When Cape winter settles in one’s thoughts turn to delicious red wine casseroles and of course red wine. One brand we have been drinking quite a lot of, well priced quaffers , just the thing to throw down with no conscience are those from Brandvlei Cellars in Wellington. This great recipe used a bottle of their Merlot/Cab Sav blend and we drank a bottle with it and one while it cooked—it was 3 hours after all!!! Try it–real easy to do and MOST satisfying.

Gordon Ramsay’s Beef bourguignon Recipe

Prep: 20 mins
Cook: 3 hrs, 15 mins
Skill level: Easy
Servings: Serves 4

This sumptuous, step-by-step recipe for slow-cooked stew from Gordon Ramsay produces a great winter supper

Ingredients

3 tsp duck fat or butter
600g shin beef, cut into large chunks
200g smoked streaky bacon, sliced
350g shallots or pearl onions, peeled or 2 large onions peeled and quartered
250g chestnut mushrooms (one punnet)
2 garlic cloves, sliced
1 bouquet garni
1 tbsp tomato purée
750ml bottle good red wine (used Merlot/ Cabernet blend)

Directions:

  1. Heat a large casserole pan and add 1 tbsp duck fat or butter.

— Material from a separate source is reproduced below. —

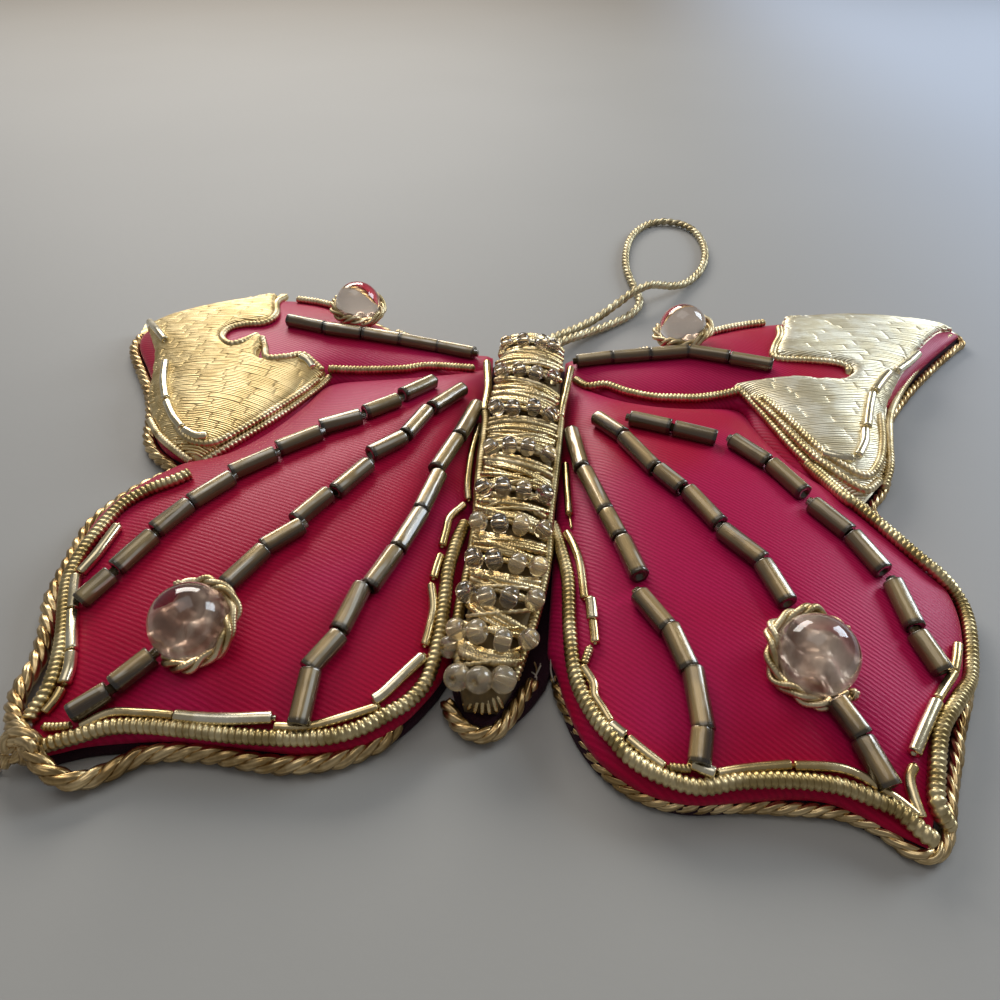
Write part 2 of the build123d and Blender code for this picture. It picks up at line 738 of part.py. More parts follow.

Season the beef and fry until golden brown, about 3-5 minutes, adding more fat as appropriate. Do this in 2-3 batches, transferring the meat to a colander set over a bowl when browned.
  2. In the same pan, fry the bacon, shallots/ onions, mushrooms, garlic and bouquet garni until lightly browned. Mix in the tomato purée and cook for a couple of mins, stirring the mixture until the tomato paste starts to caramelize. This enriches the bourguignon and produces a great base for your stew. Then return the beef as well as any drained juices to your pan and stir through.
  3. Pour on the wine and approximately 100ml water, till the meat floats in the liquid, but isn’t completely covered. Bring to the boil and use a spoon to scrape the caramelised cooking juices from the bottom of the pan – this will give the stew more flavour.
  4. Heat oven to 150C/fan 130C/gas 2. Cover the casserole with foil. Make sure that it covers the top of the stew and trim away any excess foil. Then cook for 3 hrs. If the sauce looks watery, get rid of the beef and veg with a slotted spoon, and place aside. Cook the sauce on the stove on medium high heat till it has thickened somewhat, then return the beef and vegetables to the pan.
  5. Serve with mash or polenta and vegetables if you feel like it (I served it with fancy carrots).